Definition
The standard sea-level atmospheric pressure value used as the reference setting for the altimeter when operating at or above 18,000 feet MSL (in the United States) so that all aircraft display altitudes based on the same pressure datum rather than local conditions. Setting 29.92 "Hg in the altimeter's Kollsman window causes it to indicate pressure altitude, which becomes flight level above 18,000 feet (e.g., FL250 = 25,000 feet on a 29.92 setting).
Plain English
29.92 inches of mercury is the standard pressure number every pilot dials into the altimeter at high altitude.
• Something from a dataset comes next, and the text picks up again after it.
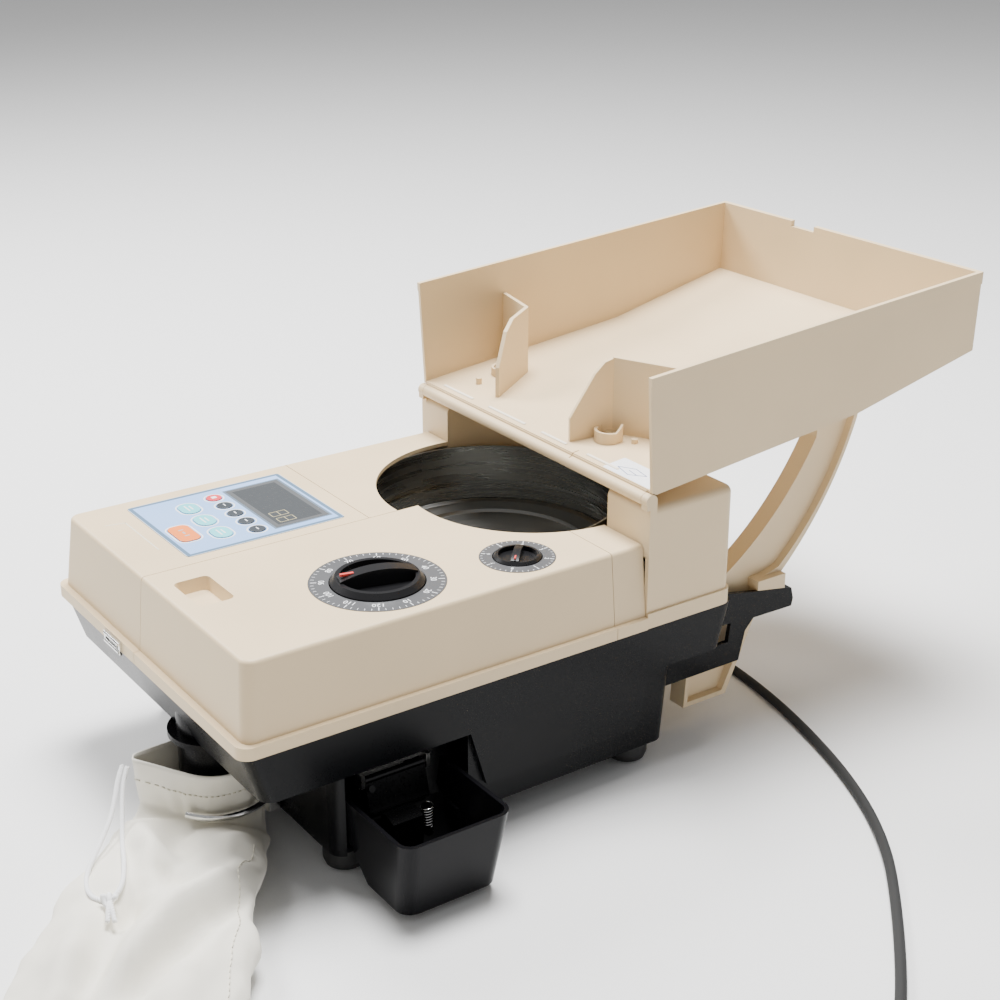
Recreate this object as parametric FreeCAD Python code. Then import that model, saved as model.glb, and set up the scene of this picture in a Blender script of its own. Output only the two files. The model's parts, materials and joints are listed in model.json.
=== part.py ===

Once everyone uses the same setting, all aircraft are reading altitude from the same starting point, even if the real weather pressure outside is different.
Context Anchor
Seen in altitude, altimeter setting, pressure altitude, density altitude, and instrument procedure discussions.
Derivation
"Inches of mercury" comes from the original mercury barometer, where atmospheric pressure was measured by how high it pushed a column of liquid mercury in a glass tube. At standard sea-level pressure, that column is 29.92 inches tall. The unit stuck even though modern instruments don't actually use mercury.
Why Pilots Care
Using this single reference value keeps every aircraft's altimeter reading the same pressure altitude, which is required for safe vertical separation between aircraft.
Analogy
Think of 29.92 like setting everyone’s measuring tool to the same starting mark. It may not match the exact local weather pressure, but it gives pilots a shared reference when that shared reference is required.
Grounding Statement
At sea level on a standard day, the atmosphere presses down with a pressure equal to 29.92 inches of mercury.
Intuition Check
29.92 is not automatically the current local pressure. In this context, it is the standard reference pressure used when the procedure or altitude system calls for standard pressure.
Example Sentence 1
Climbing through 18,000 feet, the pilot set 29.92 in the altimeter and reported level at FL230.
Example Sentence 2
ATC cleared the flight to maintain flight level 240 with the standard setting of 29.92 inches of mercury.